# [Task description]
In the entries below, the lines from the one with "Write the OpenSCAD" through the one with "corner_r = 35.8;" are to be copied exactly; both ends count.

# [Entries from a dataset]
■ ■ ■ ■ ■ ■ ■

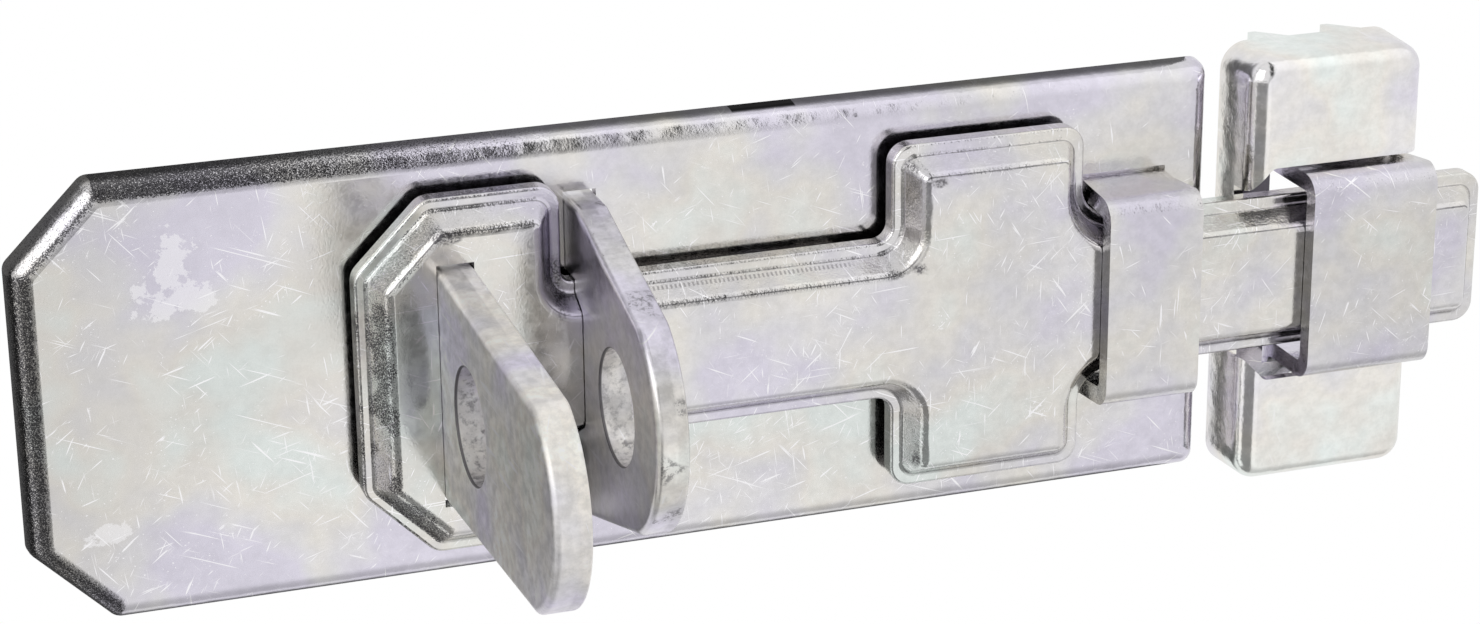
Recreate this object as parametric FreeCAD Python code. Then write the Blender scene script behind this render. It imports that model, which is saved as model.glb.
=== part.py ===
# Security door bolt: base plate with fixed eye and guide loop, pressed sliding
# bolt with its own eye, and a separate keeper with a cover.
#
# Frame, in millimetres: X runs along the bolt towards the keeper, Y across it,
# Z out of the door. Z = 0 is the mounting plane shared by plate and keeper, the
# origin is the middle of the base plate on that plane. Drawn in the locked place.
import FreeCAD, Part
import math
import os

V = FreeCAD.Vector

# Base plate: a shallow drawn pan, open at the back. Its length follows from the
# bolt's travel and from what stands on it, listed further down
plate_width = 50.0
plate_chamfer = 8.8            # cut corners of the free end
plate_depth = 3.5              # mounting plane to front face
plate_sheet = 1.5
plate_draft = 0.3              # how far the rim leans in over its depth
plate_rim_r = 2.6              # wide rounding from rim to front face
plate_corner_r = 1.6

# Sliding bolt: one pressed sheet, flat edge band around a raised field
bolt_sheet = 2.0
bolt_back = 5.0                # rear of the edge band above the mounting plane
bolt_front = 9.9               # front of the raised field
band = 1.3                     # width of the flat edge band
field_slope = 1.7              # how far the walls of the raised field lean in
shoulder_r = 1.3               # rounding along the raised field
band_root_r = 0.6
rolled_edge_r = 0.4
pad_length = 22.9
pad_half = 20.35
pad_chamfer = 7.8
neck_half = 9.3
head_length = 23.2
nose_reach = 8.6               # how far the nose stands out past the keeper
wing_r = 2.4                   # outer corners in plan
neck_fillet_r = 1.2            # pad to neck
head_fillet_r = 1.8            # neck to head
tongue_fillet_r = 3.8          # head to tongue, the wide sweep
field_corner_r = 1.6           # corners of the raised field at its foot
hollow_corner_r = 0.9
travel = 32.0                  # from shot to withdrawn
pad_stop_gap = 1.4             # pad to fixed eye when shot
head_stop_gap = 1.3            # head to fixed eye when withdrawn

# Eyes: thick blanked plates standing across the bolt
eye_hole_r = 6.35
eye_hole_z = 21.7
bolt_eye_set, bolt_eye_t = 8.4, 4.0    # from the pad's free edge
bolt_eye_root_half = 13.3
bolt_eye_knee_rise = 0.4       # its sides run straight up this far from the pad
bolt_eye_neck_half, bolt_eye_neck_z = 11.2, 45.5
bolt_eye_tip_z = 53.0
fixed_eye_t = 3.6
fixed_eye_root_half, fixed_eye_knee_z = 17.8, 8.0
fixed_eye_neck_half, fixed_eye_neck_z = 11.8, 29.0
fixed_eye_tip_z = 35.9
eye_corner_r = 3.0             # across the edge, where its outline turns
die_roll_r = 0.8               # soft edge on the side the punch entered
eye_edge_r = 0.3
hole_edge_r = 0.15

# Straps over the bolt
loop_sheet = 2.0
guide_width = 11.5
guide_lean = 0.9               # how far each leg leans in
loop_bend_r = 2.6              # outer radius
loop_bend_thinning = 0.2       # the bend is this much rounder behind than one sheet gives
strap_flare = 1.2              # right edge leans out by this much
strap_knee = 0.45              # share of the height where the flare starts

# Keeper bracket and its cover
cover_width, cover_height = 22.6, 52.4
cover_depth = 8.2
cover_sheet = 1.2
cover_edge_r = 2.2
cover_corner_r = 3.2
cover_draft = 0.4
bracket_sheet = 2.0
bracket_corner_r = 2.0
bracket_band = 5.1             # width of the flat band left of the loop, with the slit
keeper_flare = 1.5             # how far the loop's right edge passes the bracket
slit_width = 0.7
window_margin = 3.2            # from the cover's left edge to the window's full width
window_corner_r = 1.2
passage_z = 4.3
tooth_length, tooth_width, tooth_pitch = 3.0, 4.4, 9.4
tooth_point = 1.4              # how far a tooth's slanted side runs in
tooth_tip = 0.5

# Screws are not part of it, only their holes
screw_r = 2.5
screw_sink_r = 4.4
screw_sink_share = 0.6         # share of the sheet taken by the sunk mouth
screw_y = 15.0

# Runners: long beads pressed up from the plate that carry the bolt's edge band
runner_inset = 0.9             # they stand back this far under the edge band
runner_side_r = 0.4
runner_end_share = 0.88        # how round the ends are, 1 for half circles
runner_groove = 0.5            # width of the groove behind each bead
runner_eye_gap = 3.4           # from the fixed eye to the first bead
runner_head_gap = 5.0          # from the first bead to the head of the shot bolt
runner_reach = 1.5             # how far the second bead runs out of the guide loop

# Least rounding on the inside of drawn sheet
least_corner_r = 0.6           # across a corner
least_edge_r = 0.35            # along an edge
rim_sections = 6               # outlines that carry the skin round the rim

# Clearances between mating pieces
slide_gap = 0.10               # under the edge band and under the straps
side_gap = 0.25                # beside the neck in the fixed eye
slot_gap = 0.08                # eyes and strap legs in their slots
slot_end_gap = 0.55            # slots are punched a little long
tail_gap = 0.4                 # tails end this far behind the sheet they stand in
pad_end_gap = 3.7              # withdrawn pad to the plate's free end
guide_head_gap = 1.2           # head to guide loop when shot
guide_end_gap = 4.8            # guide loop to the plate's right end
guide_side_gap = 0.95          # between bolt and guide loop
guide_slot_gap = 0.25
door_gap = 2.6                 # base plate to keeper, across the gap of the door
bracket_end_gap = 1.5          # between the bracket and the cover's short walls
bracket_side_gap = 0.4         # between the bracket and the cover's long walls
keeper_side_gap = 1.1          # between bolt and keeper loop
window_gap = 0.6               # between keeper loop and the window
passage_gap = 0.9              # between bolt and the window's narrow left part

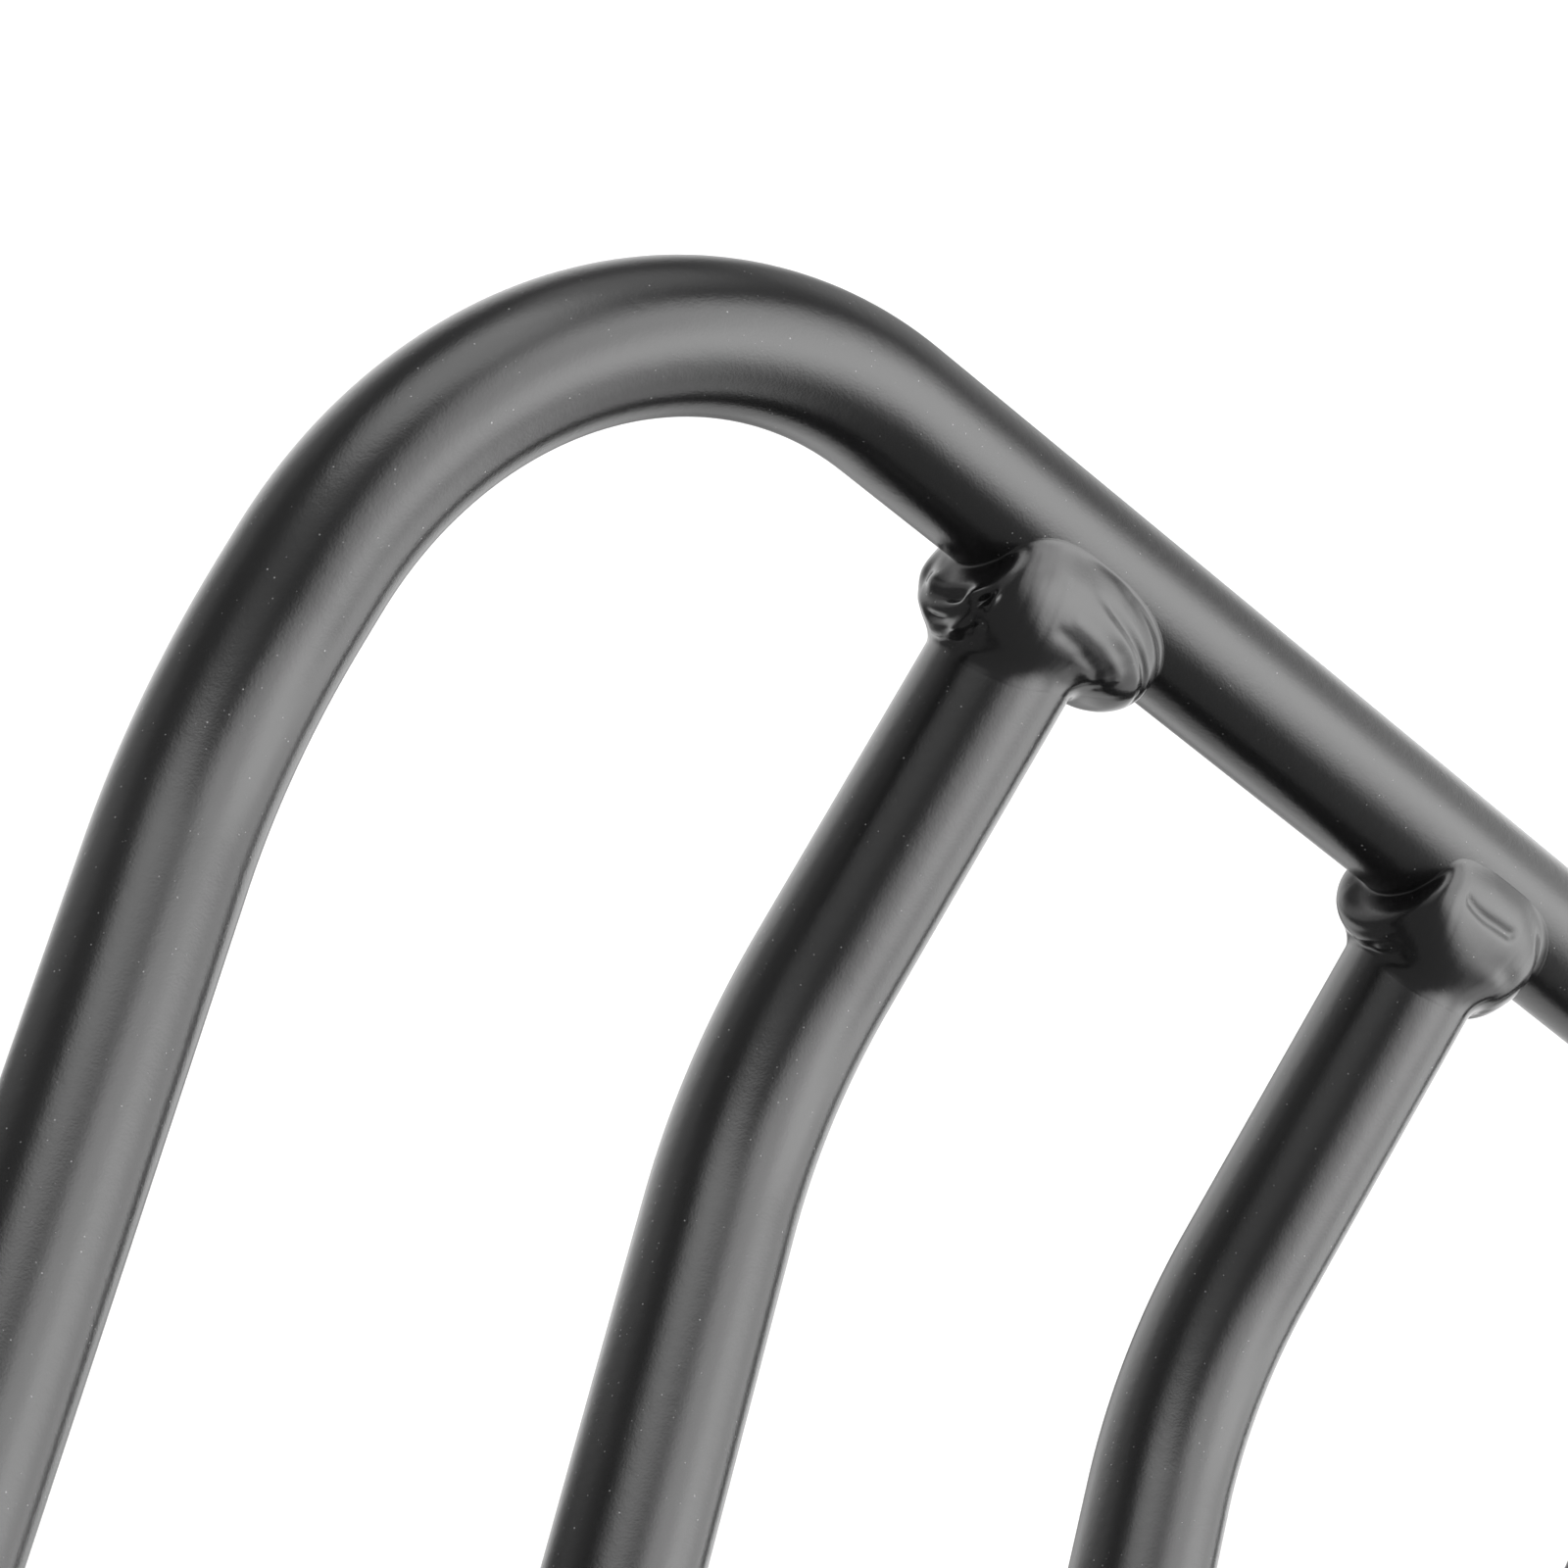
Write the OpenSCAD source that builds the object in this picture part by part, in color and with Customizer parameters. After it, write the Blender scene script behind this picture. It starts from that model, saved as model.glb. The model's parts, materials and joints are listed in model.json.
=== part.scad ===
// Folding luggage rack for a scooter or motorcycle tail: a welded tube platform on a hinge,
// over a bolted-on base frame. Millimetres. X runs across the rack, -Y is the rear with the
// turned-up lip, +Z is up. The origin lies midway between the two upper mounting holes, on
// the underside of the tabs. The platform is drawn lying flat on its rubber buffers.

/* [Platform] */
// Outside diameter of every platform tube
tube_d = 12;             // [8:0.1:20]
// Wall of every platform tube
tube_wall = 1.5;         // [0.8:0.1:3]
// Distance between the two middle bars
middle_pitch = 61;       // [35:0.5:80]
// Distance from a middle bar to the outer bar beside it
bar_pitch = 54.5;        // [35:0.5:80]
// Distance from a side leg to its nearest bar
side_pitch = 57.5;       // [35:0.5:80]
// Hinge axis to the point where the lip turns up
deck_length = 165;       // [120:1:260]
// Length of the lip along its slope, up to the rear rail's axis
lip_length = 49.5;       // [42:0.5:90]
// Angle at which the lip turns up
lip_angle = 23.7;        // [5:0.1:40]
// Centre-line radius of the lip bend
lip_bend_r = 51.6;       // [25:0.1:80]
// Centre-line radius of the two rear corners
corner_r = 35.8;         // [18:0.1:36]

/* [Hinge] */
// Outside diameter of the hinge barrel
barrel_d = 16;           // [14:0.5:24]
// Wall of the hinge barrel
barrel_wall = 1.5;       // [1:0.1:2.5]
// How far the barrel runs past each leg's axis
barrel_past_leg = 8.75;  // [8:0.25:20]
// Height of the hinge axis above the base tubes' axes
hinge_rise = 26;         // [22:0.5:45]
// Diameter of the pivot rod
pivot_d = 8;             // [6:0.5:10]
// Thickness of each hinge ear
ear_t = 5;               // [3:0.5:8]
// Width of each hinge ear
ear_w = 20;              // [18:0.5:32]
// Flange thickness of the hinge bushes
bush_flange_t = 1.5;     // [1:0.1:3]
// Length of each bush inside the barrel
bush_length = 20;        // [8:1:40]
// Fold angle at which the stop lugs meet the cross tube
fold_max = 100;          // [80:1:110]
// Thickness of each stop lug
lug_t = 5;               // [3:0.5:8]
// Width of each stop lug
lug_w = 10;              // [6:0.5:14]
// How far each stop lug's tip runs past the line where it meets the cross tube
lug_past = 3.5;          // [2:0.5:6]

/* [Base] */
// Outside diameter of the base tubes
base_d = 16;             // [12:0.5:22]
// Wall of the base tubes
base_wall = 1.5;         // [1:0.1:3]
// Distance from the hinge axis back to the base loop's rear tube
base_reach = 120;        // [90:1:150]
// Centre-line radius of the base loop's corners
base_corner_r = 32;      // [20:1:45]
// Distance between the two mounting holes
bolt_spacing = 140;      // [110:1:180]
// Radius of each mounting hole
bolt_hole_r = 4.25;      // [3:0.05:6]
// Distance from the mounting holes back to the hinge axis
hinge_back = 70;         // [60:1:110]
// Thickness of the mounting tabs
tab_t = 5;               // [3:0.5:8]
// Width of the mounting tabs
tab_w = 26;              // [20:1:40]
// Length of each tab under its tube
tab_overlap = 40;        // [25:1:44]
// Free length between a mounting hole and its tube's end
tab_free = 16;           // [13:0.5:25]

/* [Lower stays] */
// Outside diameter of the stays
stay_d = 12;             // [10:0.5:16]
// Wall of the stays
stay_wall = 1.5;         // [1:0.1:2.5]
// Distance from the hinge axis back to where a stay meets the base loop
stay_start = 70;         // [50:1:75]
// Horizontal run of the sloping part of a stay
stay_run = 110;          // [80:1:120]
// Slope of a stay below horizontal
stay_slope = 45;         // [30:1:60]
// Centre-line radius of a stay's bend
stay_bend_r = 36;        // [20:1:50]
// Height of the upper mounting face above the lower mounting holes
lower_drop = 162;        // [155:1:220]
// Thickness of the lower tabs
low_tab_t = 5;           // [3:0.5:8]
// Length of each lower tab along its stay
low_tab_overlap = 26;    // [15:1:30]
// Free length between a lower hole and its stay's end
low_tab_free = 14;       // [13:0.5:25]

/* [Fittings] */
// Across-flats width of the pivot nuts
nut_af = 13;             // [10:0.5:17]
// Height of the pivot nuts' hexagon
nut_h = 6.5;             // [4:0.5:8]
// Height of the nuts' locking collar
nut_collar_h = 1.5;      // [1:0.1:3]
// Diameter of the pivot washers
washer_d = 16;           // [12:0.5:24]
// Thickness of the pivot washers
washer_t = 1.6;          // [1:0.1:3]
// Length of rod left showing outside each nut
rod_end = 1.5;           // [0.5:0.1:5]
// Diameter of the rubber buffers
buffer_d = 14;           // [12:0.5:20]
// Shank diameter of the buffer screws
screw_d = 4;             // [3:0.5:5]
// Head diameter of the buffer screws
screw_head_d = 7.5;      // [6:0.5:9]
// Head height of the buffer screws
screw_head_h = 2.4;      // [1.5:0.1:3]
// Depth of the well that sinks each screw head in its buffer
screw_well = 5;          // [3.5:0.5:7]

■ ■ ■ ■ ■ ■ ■

# [Full output]
Write the OpenSCAD source that builds the object in this picture part by part, in color and with Customizer parameters. After it, write the Blender scene script behind this picture. It starts from that model, saved as model.glb. The model's parts, materials and joints are listed in model.json.
=== part.scad ===
// Folding luggage rack for a scooter or motorcycle tail: a welded tube platform on a hinge,
// over a bolted-on base frame. Millimetres. X runs across the rack, -Y is the rear with the
// turned-up lip, +Z is up. The origin lies midway between the two upper mounting holes, on
// the underside of the tabs. The platform is drawn lying flat on its rubber buffers.

/* [Platform] */
// Outside diameter of every platform tube
tube_d = 12;             // [8:0.1:20]
// Wall of every platform tube
tube_wall = 1.5;         // [0.8:0.1:3]
// Distance between the two middle bars
middle_pitch = 61;       // [35:0.5:80]
// Distance from a middle bar to the outer bar beside it
bar_pitch = 54.5;        // [35:0.5:80]
// Distance from a side leg to its nearest bar
side_pitch = 57.5;       // [35:0.5:80]
// Hinge axis to the point where the lip turns up
deck_length = 165;       // [120:1:260]
// Length of the lip along its slope, up to the rear rail's axis
lip_length = 49.5;       // [42:0.5:90]
// Angle at which the lip turns up
lip_angle = 23.7;        // [5:0.1:40]
// Centre-line radius of the lip bend
lip_bend_r = 51.6;       // [25:0.1:80]
// Centre-line radius of the two rear corners
corner_r = 35.8;         // [18:0.1:36]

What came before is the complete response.